RECORDED DATA →

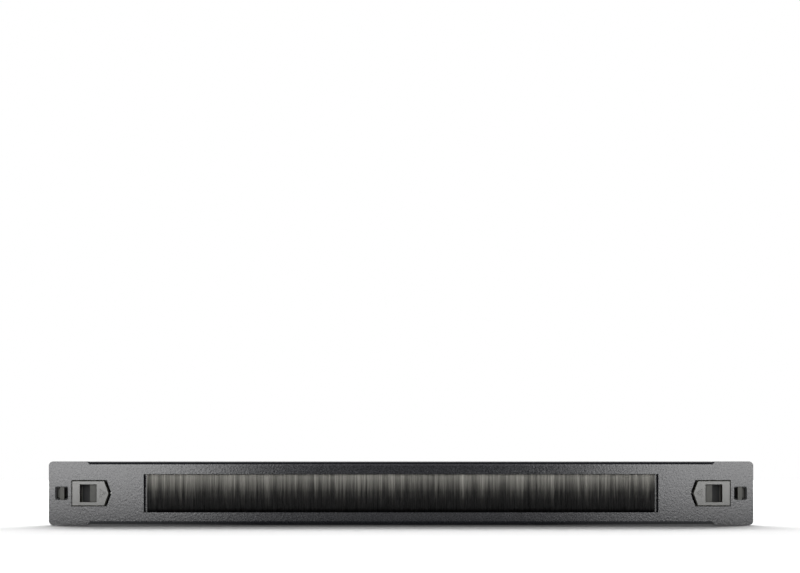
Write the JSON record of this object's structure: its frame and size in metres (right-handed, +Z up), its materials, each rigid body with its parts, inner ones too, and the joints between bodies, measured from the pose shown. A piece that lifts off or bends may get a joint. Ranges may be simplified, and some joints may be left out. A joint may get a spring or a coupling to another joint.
{
  "type": "rack brush strip panel",
  "caption": "One-unit rack panel of folded sheet with a wide window closed by a hanging brush strip for cables, and a sliding spring latch with a claw at each end.",
  "frame": {"origin": "middle of the panel, on the plane where the panel meets the front face of the rack rails", "axes": "+X along the panel to the right seen from the front, +Y back into the rack, +Z up"},
  "size_m": [0.4826, 0.0155, 0.0436],
  "materials": {
    "powder_coat": "fine textured black powder coat, semi-gloss",
    "retainer_coat": "fine textured black powder coat",
    "slider_coat": "smooth grey-black paint on die-cast zinc",
    "housing_plastic": "moulded black nylon, matt",
    "nylon_bristle": "black nylon filament",
    "galvanised": "galvanised strip",
    "zinc_steel": "zinc plated, passivated",
    "spring_steel": "drawn spring wire"
  },
  "bodies": {
    "panel": {"front_panel": "powder_coat", "retainer_studs": "zinc_steel", "brush_retainer": "retainer_coat", "retainer_washers": "zinc_steel", "retainer_nuts": "zinc_steel", "brush_channel": "galvanised", "brush_core_wire": "galvanised", "brush_bristles": "nylon_bristle", "latch_housing_left": "housing_plastic", "latch_spring_left": "spring_steel", "spring_pin_left": "zinc_steel", "housing_studs_left": "zinc_steel", "housing_washers_left": "zinc_steel", "housing_nuts_left": "zinc_steel", "latch_housing_right": "housing_plastic", "latch_spring_right": "spring_steel", "spring_pin_right": "zinc_steel", "housing_studs_right": "zinc_steel", "housing_washers_right": "zinc_steel", "housing_nuts_right": "zinc_steel"},
    "slider_left": {"latch_slider_left": "slider_coat"},
    "slider_right": {"latch_slider_right": "slider_coat"}
  },
  "joints": [
    {"name": "left_latch_slide", "type": "slide", "parent": "panel", "child": "slider_left", "axis": [1, 0, 0], "range_m": [0, 0.0014], "stiffness_N_per_m": 200, "springref_m": -0.005, "deforming": ["latch_spring_left"]},
    {"name": "right_latch_slide", "type": "slide", "parent": "panel", "child": "slider_right", "axis": [-1, 0, 0], "range_m": [0, 0.0014], "stiffness_N_per_m": 200, "springref_m": -0.005, "deforming": ["latch_spring_right"]}
  ]
}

TASK → Repeat the data above exactly.

WRITTEN ANSWER →
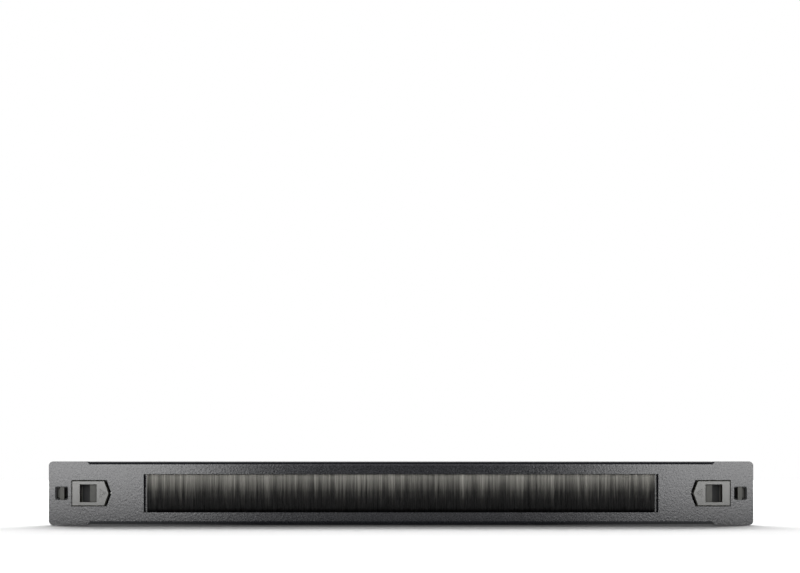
Write the JSON record of this object's structure: its frame and size in metres (right-handed, +Z up), its materials, each rigid body with its parts, inner ones too, and the joints between bodies, measured from the pose shown. A piece that lifts off or bends may get a joint. Ranges may be simplified, and some joints may be left out. A joint may get a spring or a coupling to another joint.
{
  "type": "rack brush strip panel",
  "caption": "One-unit rack panel of folded sheet with a wide window closed by a hanging brush strip for cables, and a sliding spring latch with a claw at each end.",
  "frame": {"origin": "middle of the panel, on the plane where the panel meets the front face of the rack rails", "axes": "+X along the panel to the right seen from the front, +Y back into the rack, +Z up"},
  "size_m": [0.4826, 0.0155, 0.0436],
  "materials": {
    "powder_coat": "fine textured black powder coat, semi-gloss",
    "retainer_coat": "fine textured black powder coat",
    "slider_coat": "smooth grey-black paint on die-cast zinc",
    "housing_plastic": "moulded black nylon, matt",
    "nylon_bristle": "black nylon filament",
    "galvanised": "galvanised strip",
    "zinc_steel": "zinc plated, passivated",
    "spring_steel": "drawn spring wire"
  },
  "bodies": {
    "panel": {"front_panel": "powder_coat", "retainer_studs": "zinc_steel", "brush_retainer": "retainer_coat", "retainer_washers": "zinc_steel", "retainer_nuts": "zinc_steel", "brush_channel": "galvanised", "brush_core_wire": "galvanised", "brush_bristles": "nylon_bristle", "latch_housing_left": "housing_plastic", "latch_spring_left": "spring_steel", "spring_pin_left": "zinc_steel", "housing_studs_left": "zinc_steel", "housing_washers_left": "zinc_steel", "housing_nuts_left": "zinc_steel", "latch_housing_right": "housing_plastic", "latch_spring_right": "spring_steel", "spring_pin_right": "zinc_steel", "housing_studs_right": "zinc_steel", "housing_washers_right": "zinc_steel", "housing_nuts_right": "zinc_steel"},
    "slider_left": {"latch_slider_left": "slider_coat"},
    "slider_right": {"latch_slider_right": "slider_coat"}
  },
  "joints": [
    {"name": "left_latch_slide", "type": "slide", "parent": "panel", "child": "slider_left", "axis": [1, 0, 0], "range_m": [0, 0.0014], "stiffness_N_per_m": 200, "springref_m": -0.005, "deforming": ["latch_spring_left"]},
    {"name": "right_latch_slide", "type": "slide", "parent": "panel", "child": "slider_right", "axis": [-1, 0, 0], "range_m": [0, 0.0014], "stiffness_N_per_m": 200, "springref_m": -0.005, "deforming": ["latch_spring_right"]}
  ]
}